What kind of tribunal? What country? And what punishment? These are among the legal issues involved in a prospective trial of the former Iraqi dictator. To explore these and other questions, we get three views.

Feisal Istrabadi is vice president of the Iraqi Forum for Democracy. He served on a State Department advisory group before the war, and now advises a member of Iraq's Governing Council. Diane Orentlicher is director of the War Crimes Research Office at American University's Washington College of Law. And Paul Van Zyl is a director at the International Center for Transitional Justice. It helps countries dealing with human rights abuses. From 1995 to 1998, he was executive secretary of the Truth and Reconciliation Commission in South Africa.

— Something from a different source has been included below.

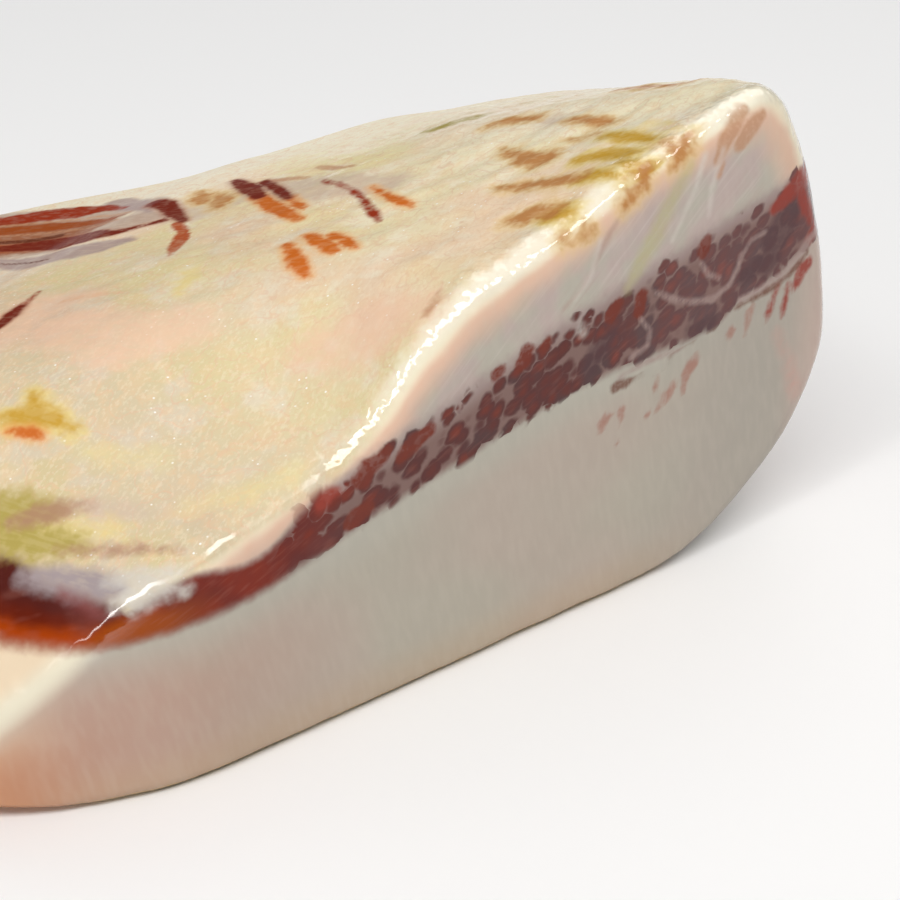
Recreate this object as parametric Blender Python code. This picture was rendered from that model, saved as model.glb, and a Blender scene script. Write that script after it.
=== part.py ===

Well, what is the governing law in this case, Professor Orentlicher? What are the rules governing what Saddam's status is at this point?

DIANE ORENTLICHER:

It's actually quite complex. There's a multiple layer of laws that apply to him. He's in detention in an occupied country. There's a treaty that deals with the laws of occupation. He is also apparently a prisoner of war despite the hedging by Secretary Rumsfeld and so he's entitled to the protections of a separate convention that regulates treatment of prisoners of war.

Once he is surrendered to an Iraqi authority, he will be subject to a different body of law which is yet to be determined pursuant to which he may be prosecuted. It is also possible that he will be prosecuted by the United States which has reserved the right to bring charges against him presumably stemming from the Persian Gulf conflict and meanwhile several other countries have indicated that they would like to bring charges against him including Kuwait and Iran.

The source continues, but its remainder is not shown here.